Last week we had an appointment for right after preparation day but we couldn't find a member to doseki (and we needed one because we were going to be teaching two women). Things ended up working out and all in all the lesson went really well! The women we taught commented on how this is a message she thinks everyone in Japan needs to hear!

On Wednesday, the day was really cold. I decided to put two sweaters on rather than just one, but the other Choro was practically freezing in his five layers. One of the other Choro's in Ako is from Texas and he went out with six layers and still felt freezing cold. Everyone says that there's something wrong with my body.

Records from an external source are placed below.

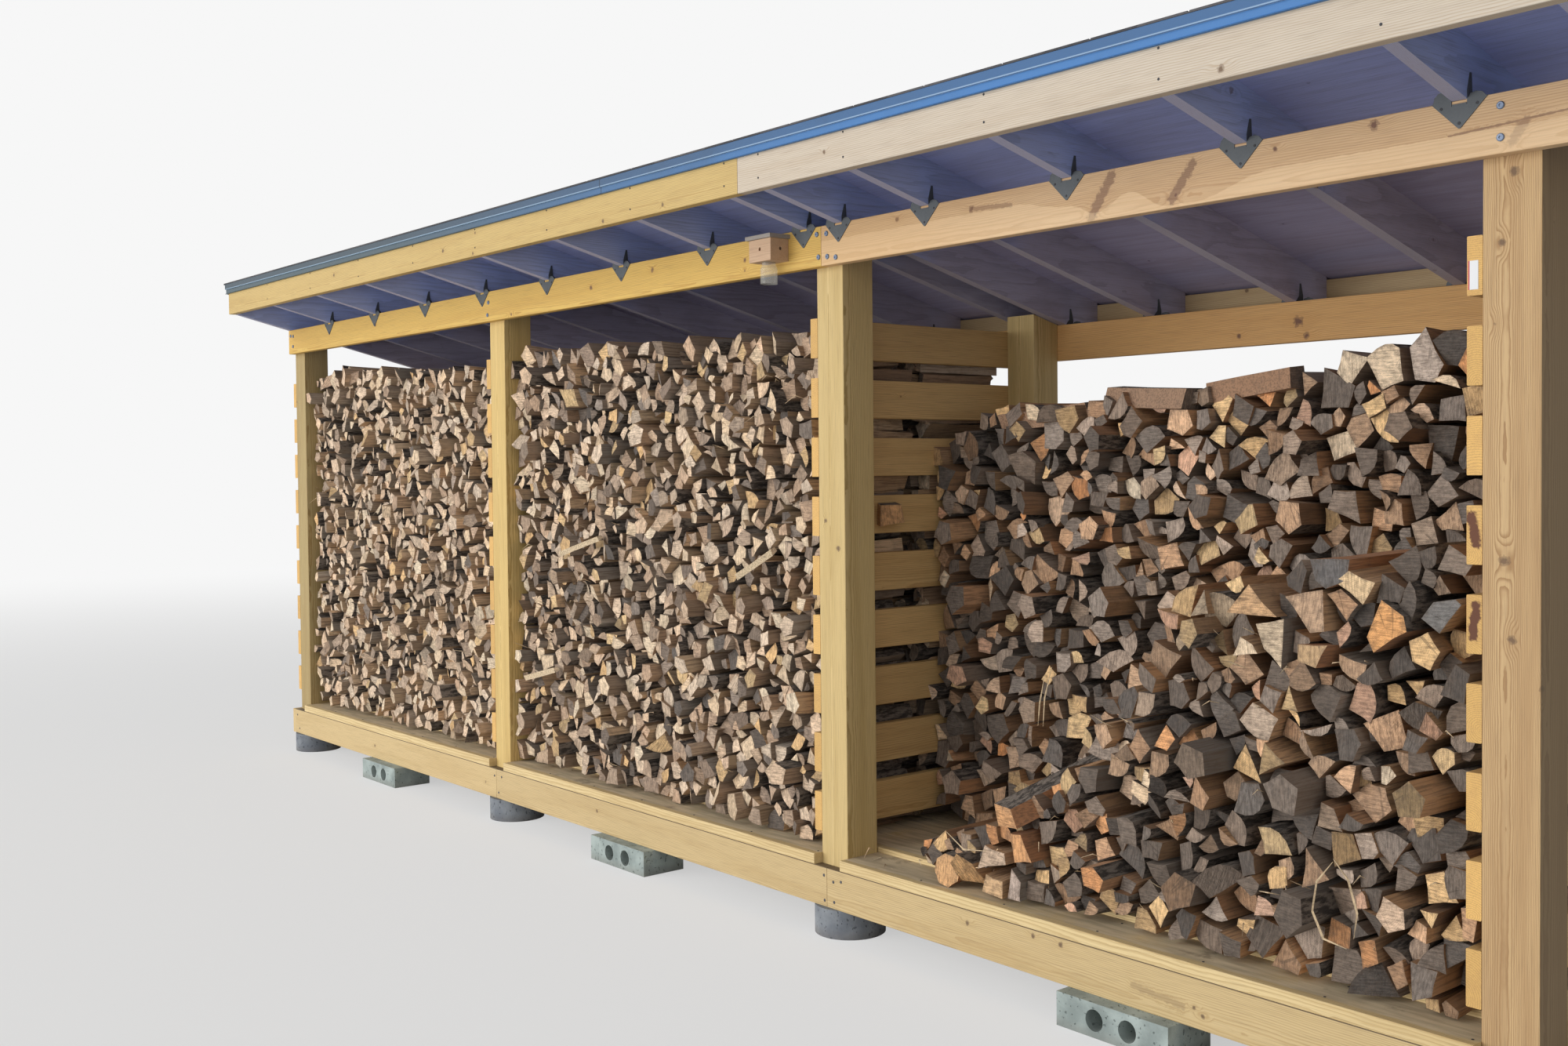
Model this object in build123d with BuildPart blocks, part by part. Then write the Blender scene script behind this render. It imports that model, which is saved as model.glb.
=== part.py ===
from build123d import *
from random import Random
import os

# Open timber log store on concrete piers, with a roof that falls to the back.
# Millimetres. X runs along the front, Y from front to back, Z up from the ground.
# The origin is at the middle of the outline, on the ground.

# Timber sections
board_thickness = 38
board_width = 140
post_size = 140
edge_radius = 3

# Plan
bays = 3
bay_pitch = 2438
wall_depth = 1120
beam_run_on = 230
front_overhang = 347
rear_overhang = 190
rake_overhang = 25
joint_gap = 2

# Heights
footing_height = 102
clear_height = 2080
floor_step = 18
roof_rise = 3
roof_run = 12

# Footings
pier_diameter = 254
block_length = 406
block_depth = 194
block_reach = 52
block_core_radius = 32
block_core_shift = 60
block_shifts = [0, -80, 100]

# Floor
front_board_width = 184
joists_per_bay = 5
floor_clearance = 0.5

# Slatted walls
slat_count = 9
first_slat_gap = 75
last_slat_gap = 174

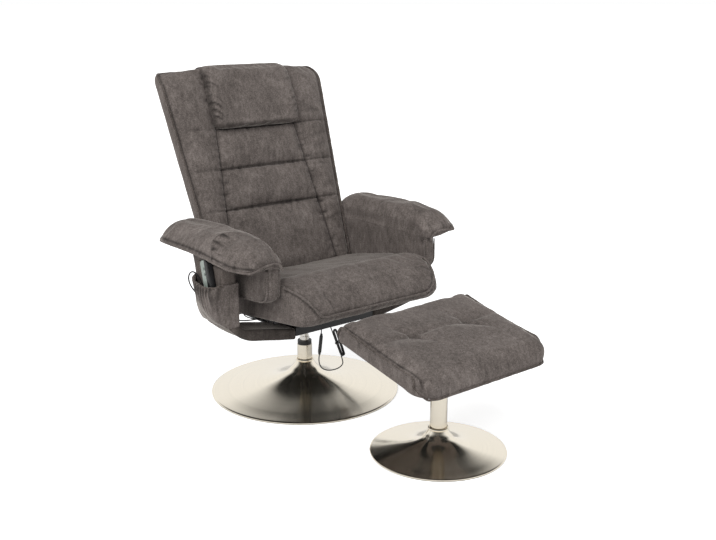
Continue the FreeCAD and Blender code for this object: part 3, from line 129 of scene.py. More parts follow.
HEADREST_HALF_W = 156.0
HEADREST_REAR = 41.0
HEADREST_FOOT = 487.0
HEADREST_RIM = 686.5
HEADREST_LAP = 4.0
HEADREST_FRONT = (
    (66.0, 484.0, -0.5, 0.9), (86.0, 502.0, -1.0, 0.3), (90.0, 590.0, -1.0, 0.0),
    (80.0, 658.0, -1.0, -0.2), (52.0, 690.0, -0.6, -0.5), (24.0, 697.0, -0.1, -0.4), (4.0, 691.0, 0.3, -0.2),
)

ARM_INNER_X = 272.0
ARM_OUTER_X = 321.0
ARM_FRONT_Y = -263.0
ARM_REAR_Y = 114.0
ARM_FRONT_Z = 402.0
ARM_REAR_Z = 372.0
ARM_SPLIT_Z = 508.0
ARM_CORNER_R = 32.0
ARM_REAR_LEAN = 38.0
ROLL_TOP_Z = 589.0
ROLL_LIP_X = 421.0
ROLL_LIP_Z = 531.0
ROLL_LIP_T = 12.0
ROLL_CREST_X = 337.0
ROLL_INNER_X = 275.0
ROLL_UNDER_X = 330.0
ROLL_REAR_Y = 178.0
ROLL_FRONT_Y = -276.0
ROLL_SHARES = (
    (0.0, 0.55, 0.66, 0.35), (0.035, 0.8, 0.88, 0.12), (0.12, 0.94, 0.98, 0.0), (0.45, 1.0, 1.0, 0.0),
    (0.6, 1.0, 1.0, 0.12), (0.72, 1.0, 0.99, 0.42), (0.85, 0.92, 0.93, 0.82), (0.945, 0.7, 0.78, 0.96),
    (1.0, 0.34, 0.56, 1.0),
)
ROLL_LIP_DROP = 20.0
ROLL_LEFT_SHARE = 0.2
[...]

Friday we had ZTM in Akashi, so we spent half our day over there. We had a good chunk of the training on stress management. I don't feel all that stressed, but I still found it helpful. All the other training was also great. We also got new phones in the whole mission! It was like Christmas! It was also really funny to watch everyone try to figure out how to use the phone with everything written in Japanese! We also got news at ZTM that we won't be getting iPads 'til the beginning of Spring, so there's a chance I may never get to use one even though I was at the very meeting when they announced them!

On Saturday we had the branch Christmas program. In the afternoon we went to an old-folks home and spent an hour doing Christmas stuff with them. Morin Choro and I got to dress up as Santa and hand out presents to them. Then, a few hours later at the Christmas program we got to be Santa again and be super goofy and jolly and give presents to everyone all over again. Probably the best Christmas of my life!

Wish everyone a Merry Christmas on my behalf! Extra points if you do it in Japanese!